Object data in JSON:

::::::

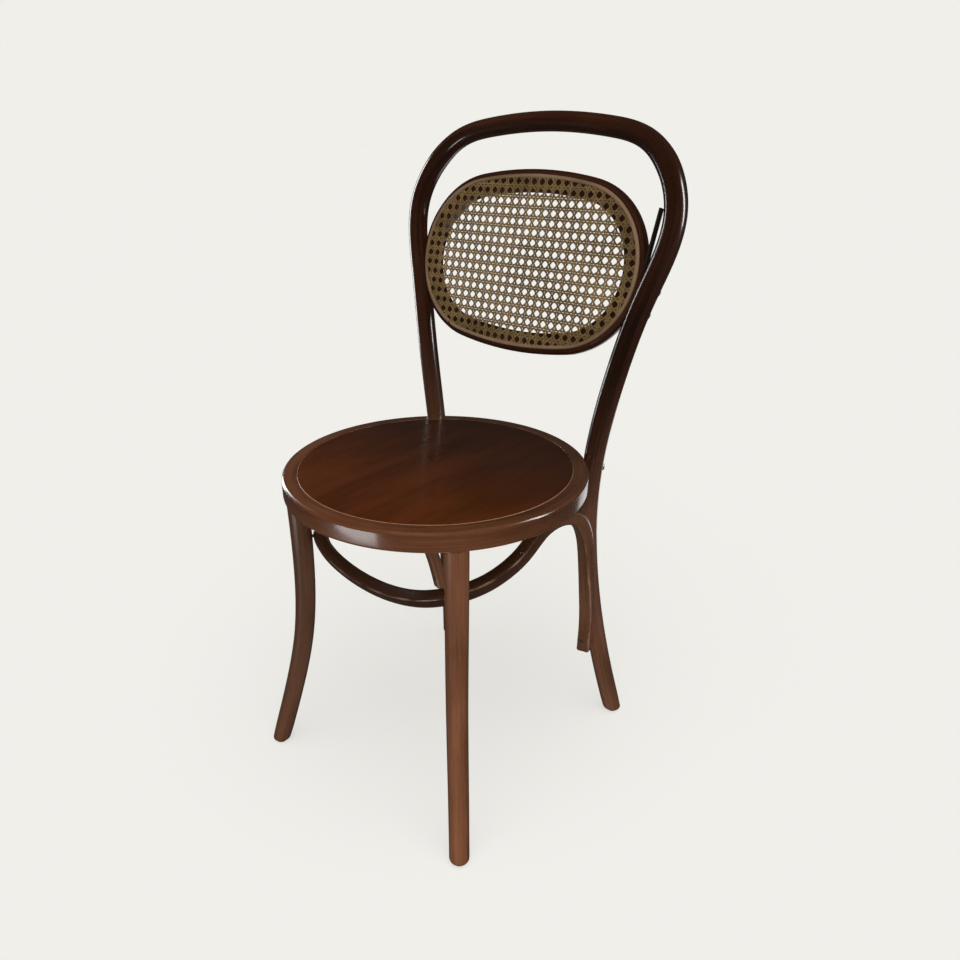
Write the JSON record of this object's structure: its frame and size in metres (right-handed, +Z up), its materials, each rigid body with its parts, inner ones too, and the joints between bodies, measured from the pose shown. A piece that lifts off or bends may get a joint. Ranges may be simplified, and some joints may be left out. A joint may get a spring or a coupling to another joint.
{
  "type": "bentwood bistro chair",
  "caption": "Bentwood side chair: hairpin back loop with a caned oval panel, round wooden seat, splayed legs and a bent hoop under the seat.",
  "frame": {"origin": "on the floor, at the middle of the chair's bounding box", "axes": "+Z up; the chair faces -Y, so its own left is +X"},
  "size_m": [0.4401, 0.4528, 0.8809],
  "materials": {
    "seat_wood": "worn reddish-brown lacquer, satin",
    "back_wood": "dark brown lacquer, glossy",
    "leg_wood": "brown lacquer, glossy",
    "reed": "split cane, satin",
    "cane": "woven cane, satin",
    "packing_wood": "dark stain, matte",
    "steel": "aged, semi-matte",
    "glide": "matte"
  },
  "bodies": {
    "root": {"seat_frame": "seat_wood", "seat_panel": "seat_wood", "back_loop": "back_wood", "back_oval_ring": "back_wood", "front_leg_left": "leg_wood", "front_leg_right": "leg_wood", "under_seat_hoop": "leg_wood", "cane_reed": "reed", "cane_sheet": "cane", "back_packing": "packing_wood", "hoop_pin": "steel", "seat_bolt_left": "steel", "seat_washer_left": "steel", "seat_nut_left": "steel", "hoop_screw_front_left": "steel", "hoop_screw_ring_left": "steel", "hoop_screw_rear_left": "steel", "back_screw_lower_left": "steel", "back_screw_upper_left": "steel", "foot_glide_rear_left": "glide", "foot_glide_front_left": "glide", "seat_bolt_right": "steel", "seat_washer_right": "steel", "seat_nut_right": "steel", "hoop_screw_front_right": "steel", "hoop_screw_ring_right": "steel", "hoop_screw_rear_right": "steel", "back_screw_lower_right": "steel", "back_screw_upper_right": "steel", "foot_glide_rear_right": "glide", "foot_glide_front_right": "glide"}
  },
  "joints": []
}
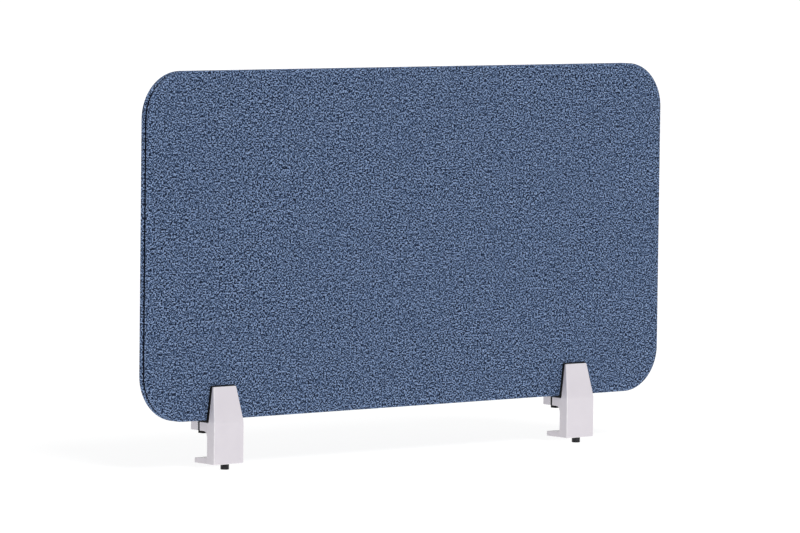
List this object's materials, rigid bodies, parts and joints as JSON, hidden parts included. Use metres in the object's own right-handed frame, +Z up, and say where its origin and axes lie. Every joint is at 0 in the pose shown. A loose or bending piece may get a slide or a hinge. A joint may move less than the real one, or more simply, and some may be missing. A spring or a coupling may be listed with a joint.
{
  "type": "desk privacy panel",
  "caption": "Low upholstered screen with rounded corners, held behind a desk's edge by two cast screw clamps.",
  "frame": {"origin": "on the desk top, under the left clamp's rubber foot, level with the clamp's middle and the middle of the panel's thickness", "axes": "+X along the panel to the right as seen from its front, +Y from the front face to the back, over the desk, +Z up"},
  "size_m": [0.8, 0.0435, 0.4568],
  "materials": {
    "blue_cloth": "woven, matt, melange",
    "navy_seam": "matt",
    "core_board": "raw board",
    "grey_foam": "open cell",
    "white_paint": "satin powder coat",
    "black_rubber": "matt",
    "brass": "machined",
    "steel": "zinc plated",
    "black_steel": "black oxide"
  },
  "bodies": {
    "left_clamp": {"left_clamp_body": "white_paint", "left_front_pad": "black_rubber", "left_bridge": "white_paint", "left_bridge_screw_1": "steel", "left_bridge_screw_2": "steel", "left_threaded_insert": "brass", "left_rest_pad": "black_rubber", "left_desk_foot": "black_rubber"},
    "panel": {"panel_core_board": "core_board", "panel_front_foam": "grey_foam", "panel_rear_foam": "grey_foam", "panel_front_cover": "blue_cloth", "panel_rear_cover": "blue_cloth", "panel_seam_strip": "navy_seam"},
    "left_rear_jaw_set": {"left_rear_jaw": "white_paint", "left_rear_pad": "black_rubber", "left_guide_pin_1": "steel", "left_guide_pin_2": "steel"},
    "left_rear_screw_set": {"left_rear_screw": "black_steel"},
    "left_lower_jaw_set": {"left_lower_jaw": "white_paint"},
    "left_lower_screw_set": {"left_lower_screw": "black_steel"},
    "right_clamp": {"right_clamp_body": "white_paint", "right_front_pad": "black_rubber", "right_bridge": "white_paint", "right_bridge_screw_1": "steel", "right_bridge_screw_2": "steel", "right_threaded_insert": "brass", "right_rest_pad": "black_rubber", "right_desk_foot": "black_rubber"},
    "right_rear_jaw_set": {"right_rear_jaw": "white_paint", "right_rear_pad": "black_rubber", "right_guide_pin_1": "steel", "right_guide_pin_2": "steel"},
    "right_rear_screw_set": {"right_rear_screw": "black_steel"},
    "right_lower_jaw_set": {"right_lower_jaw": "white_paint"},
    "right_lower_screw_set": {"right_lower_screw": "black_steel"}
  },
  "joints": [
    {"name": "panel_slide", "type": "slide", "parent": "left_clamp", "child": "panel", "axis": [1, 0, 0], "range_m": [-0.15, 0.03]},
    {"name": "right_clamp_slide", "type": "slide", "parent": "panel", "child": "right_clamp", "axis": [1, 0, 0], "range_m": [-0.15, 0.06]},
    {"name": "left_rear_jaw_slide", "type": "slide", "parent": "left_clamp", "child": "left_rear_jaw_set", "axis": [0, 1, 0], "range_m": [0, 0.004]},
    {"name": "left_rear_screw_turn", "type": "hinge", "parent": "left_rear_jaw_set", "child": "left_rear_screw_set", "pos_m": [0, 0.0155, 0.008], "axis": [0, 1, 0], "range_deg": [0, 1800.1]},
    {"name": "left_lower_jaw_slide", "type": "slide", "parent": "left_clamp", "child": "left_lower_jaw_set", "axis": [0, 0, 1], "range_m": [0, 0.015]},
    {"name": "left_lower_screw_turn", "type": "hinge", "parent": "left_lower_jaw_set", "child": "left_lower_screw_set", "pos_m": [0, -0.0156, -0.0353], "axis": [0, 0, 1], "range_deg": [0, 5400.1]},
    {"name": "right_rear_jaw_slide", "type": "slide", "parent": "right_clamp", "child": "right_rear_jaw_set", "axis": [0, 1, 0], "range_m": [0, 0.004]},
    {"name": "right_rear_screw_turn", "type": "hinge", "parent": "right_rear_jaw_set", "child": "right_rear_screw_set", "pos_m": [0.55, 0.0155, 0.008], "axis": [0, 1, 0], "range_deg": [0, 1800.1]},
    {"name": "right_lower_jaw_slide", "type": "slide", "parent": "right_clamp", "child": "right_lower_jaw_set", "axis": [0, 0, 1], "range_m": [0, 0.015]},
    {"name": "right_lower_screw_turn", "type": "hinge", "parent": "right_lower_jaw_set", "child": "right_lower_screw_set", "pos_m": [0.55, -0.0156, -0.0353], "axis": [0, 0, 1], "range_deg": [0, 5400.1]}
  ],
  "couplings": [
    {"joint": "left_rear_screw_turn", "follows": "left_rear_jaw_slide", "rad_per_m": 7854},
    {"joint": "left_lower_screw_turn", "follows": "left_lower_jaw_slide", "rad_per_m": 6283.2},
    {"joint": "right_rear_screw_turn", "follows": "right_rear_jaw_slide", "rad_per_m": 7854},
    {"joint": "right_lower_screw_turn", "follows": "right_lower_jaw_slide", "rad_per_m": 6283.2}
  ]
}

::::::

(Instruction) Extract all of the material exactly as it is written.

(Exercise answer)
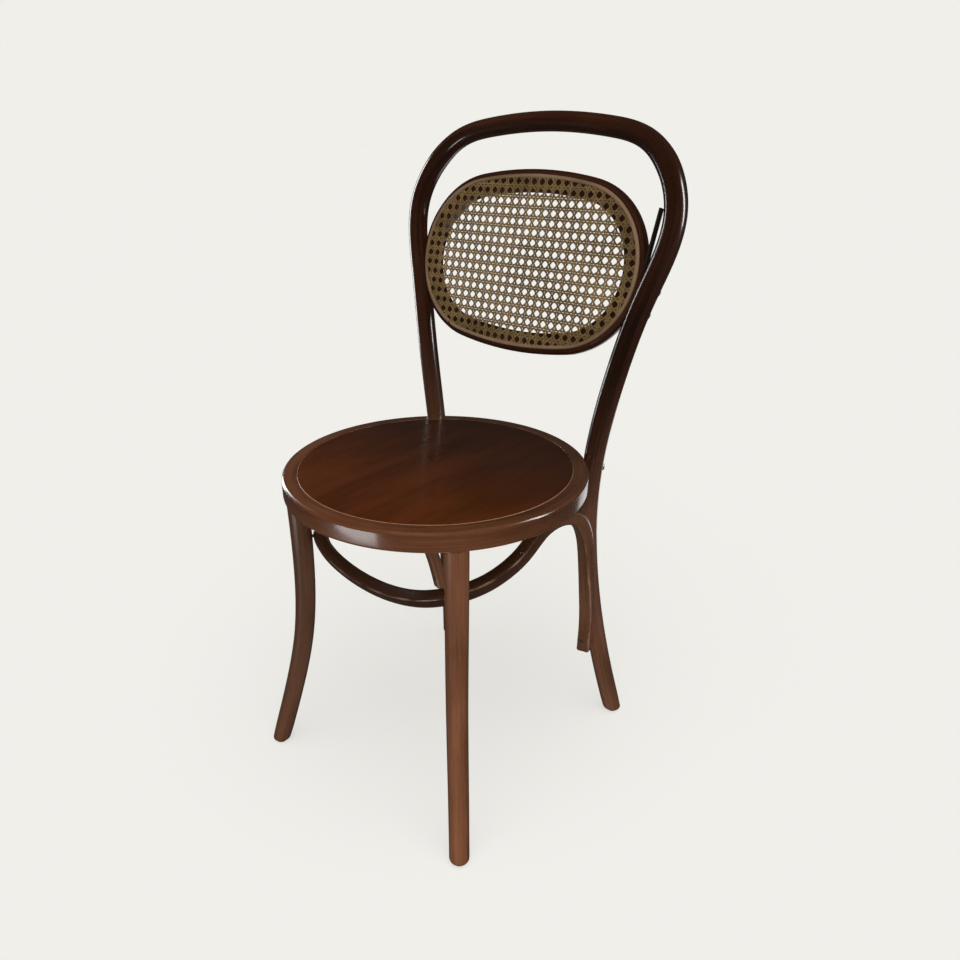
Write the JSON record of this object's structure: its frame and size in metres (right-handed, +Z up), its materials, each rigid body with its parts, inner ones too, and the joints between bodies, measured from the pose shown. A piece that lifts off or bends may get a joint. Ranges may be simplified, and some joints may be left out. A joint may get a spring or a coupling to another joint.
{
  "type": "bentwood bistro chair",
  "caption": "Bentwood side chair: hairpin back loop with a caned oval panel, round wooden seat, splayed legs and a bent hoop under the seat.",
  "frame": {"origin": "on the floor, at the middle of the chair's bounding box", "axes": "+Z up; the chair faces -Y, so its own left is +X"},
  "size_m": [0.4401, 0.4528, 0.8809],
  "materials": {
    "seat_wood": "worn reddish-brown lacquer, satin",
    "back_wood": "dark brown lacquer, glossy",
    "leg_wood": "brown lacquer, glossy",
    "reed": "split cane, satin",
    "cane": "woven cane, satin",
    "packing_wood": "dark stain, matte",
    "steel": "aged, semi-matte",
    "glide": "matte"
  },
  "bodies": {
    "root": {"seat_frame": "seat_wood", "seat_panel": "seat_wood", "back_loop": "back_wood", "back_oval_ring": "back_wood", "front_leg_left": "leg_wood", "front_leg_right": "leg_wood", "under_seat_hoop": "leg_wood", "cane_reed": "reed", "cane_sheet": "cane", "back_packing": "packing_wood", "hoop_pin": "steel", "seat_bolt_left": "steel", "seat_washer_left": "steel", "seat_nut_left": "steel", "hoop_screw_front_left": "steel", "hoop_screw_ring_left": "steel", "hoop_screw_rear_left": "steel", "back_screw_lower_left": "steel", "back_screw_upper_left": "steel", "foot_glide_rear_left": "glide", "foot_glide_front_left": "glide", "seat_bolt_right": "steel", "seat_washer_right": "steel", "seat_nut_right": "steel", "hoop_screw_front_right": "steel", "hoop_screw_ring_right": "steel", "hoop_screw_rear_right": "steel", "back_screw_lower_right": "steel", "back_screw_upper_right": "steel", "foot_glide_rear_right": "glide", "foot_glide_front_right": "glide"}
  },
  "joints": []
}
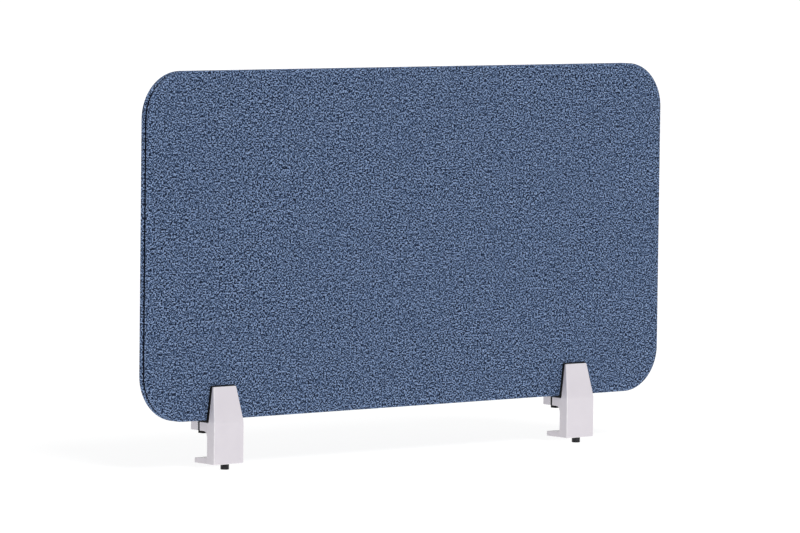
List this object's materials, rigid bodies, parts and joints as JSON, hidden parts included. Use metres in the object's own right-handed frame, +Z up, and say where its origin and axes lie. Every joint is at 0 in the pose shown. A loose or bending piece may get a slide or a hinge. A joint may move less than the real one, or more simply, and some may be missing. A spring or a coupling may be listed with a joint.
{
  "type": "desk privacy panel",
  "caption": "Low upholstered screen with rounded corners, held behind a desk's edge by two cast screw clamps.",
  "frame": {"origin": "on the desk top, under the left clamp's rubber foot, level with the clamp's middle and the middle of the panel's thickness", "axes": "+X along the panel to the right as seen from its front, +Y from the front face to the back, over the desk, +Z up"},
  "size_m": [0.8, 0.0435, 0.4568],
  "materials": {
    "blue_cloth": "woven, matt, melange",
    "navy_seam": "matt",
    "core_board": "raw board",
    "grey_foam": "open cell",
    "white_paint": "satin powder coat",
    "black_rubber": "matt",
    "brass": "machined",
    "steel": "zinc plated",
    "black_steel": "black oxide"
  },
  "bodies": {
    "left_clamp": {"left_clamp_body": "white_paint", "left_front_pad": "black_rubber", "left_bridge": "white_paint", "left_bridge_screw_1": "steel", "left_bridge_screw_2": "steel", "left_threaded_insert": "brass", "left_rest_pad": "black_rubber", "left_desk_foot": "black_rubber"},
    "panel": {"panel_core_board": "core_board", "panel_front_foam": "grey_foam", "panel_rear_foam": "grey_foam", "panel_front_cover": "blue_cloth", "panel_rear_cover": "blue_cloth", "panel_seam_strip": "navy_seam"},
    "left_rear_jaw_set": {"left_rear_jaw": "white_paint", "left_rear_pad": "black_rubber", "left_guide_pin_1": "steel", "left_guide_pin_2": "steel"},
    "left_rear_screw_set": {"left_rear_screw": "black_steel"},
    "left_lower_jaw_set": {"left_lower_jaw": "white_paint"},
    "left_lower_screw_set": {"left_lower_screw": "black_steel"},
    "right_clamp": {"right_clamp_body": "white_paint", "right_front_pad": "black_rubber", "right_bridge": "white_paint", "right_bridge_screw_1": "steel", "right_bridge_screw_2": "steel", "right_threaded_insert": "brass", "right_rest_pad": "black_rubber", "right_desk_foot": "black_rubber"},
    "right_rear_jaw_set": {"right_rear_jaw": "white_paint", "right_rear_pad": "black_rubber", "right_guide_pin_1": "steel", "right_guide_pin_2": "steel"},
    "right_rear_screw_set": {"right_rear_screw": "black_steel"},
    "right_lower_jaw_set": {"right_lower_jaw": "white_paint"},
    "right_lower_screw_set": {"right_lower_screw": "black_steel"}
  },
  "joints": [
    {"name": "panel_slide", "type": "slide", "parent": "left_clamp", "child": "panel", "axis": [1, 0, 0], "range_m": [-0.15, 0.03]},
    {"name": "right_clamp_slide", "type": "slide", "parent": "panel", "child": "right_clamp", "axis": [1, 0, 0], "range_m": [-0.15, 0.06]},
    {"name": "left_rear_jaw_slide", "type": "slide", "parent": "left_clamp", "child": "left_rear_jaw_set", "axis": [0, 1, 0], "range_m": [0, 0.004]},
    {"name": "left_rear_screw_turn", "type": "hinge", "parent": "left_rear_jaw_set", "child": "left_rear_screw_set", "pos_m": [0, 0.0155, 0.008], "axis": [0, 1, 0], "range_deg": [0, 1800.1]},
    {"name": "left_lower_jaw_slide", "type": "slide", "parent": "left_clamp", "child": "left_lower_jaw_set", "axis": [0, 0, 1], "range_m": [0, 0.015]},
    {"name": "left_lower_screw_turn", "type": "hinge", "parent": "left_lower_jaw_set", "child": "left_lower_screw_set", "pos_m": [0, -0.0156, -0.0353], "axis": [0, 0, 1], "range_deg": [0, 5400.1]},
    {"name": "right_rear_jaw_slide", "type": "slide", "parent": "right_clamp", "child": "right_rear_jaw_set", "axis": [0, 1, 0], "range_m": [0, 0.004]},
    {"name": "right_rear_screw_turn", "type": "hinge", "parent": "right_rear_jaw_set", "child": "right_rear_screw_set", "pos_m": [0.55, 0.0155, 0.008], "axis": [0, 1, 0], "range_deg": [0, 1800.1]},
    {"name": "right_lower_jaw_slide", "type": "slide", "parent": "right_clamp", "child": "right_lower_jaw_set", "axis": [0, 0, 1], "range_m": [0, 0.015]},
    {"name": "right_lower_screw_turn", "type": "hinge", "parent": "right_lower_jaw_set", "child": "right_lower_screw_set", "pos_m": [0.55, -0.0156, -0.0353], "axis": [0, 0, 1], "range_deg": [0, 5400.1]}
  ],
  "couplings": [
    {"joint": "left_rear_screw_turn", "follows": "left_rear_jaw_slide", "rad_per_m": 7854},
    {"joint": "left_lower_screw_turn", "follows": "left_lower_jaw_slide", "rad_per_m": 6283.2},
    {"joint": "right_rear_screw_turn", "follows": "right_rear_jaw_slide", "rad_per_m": 7854},
    {"joint": "right_lower_screw_turn", "follows": "right_lower_jaw_slide", "rad_per_m": 6283.2}
  ]
}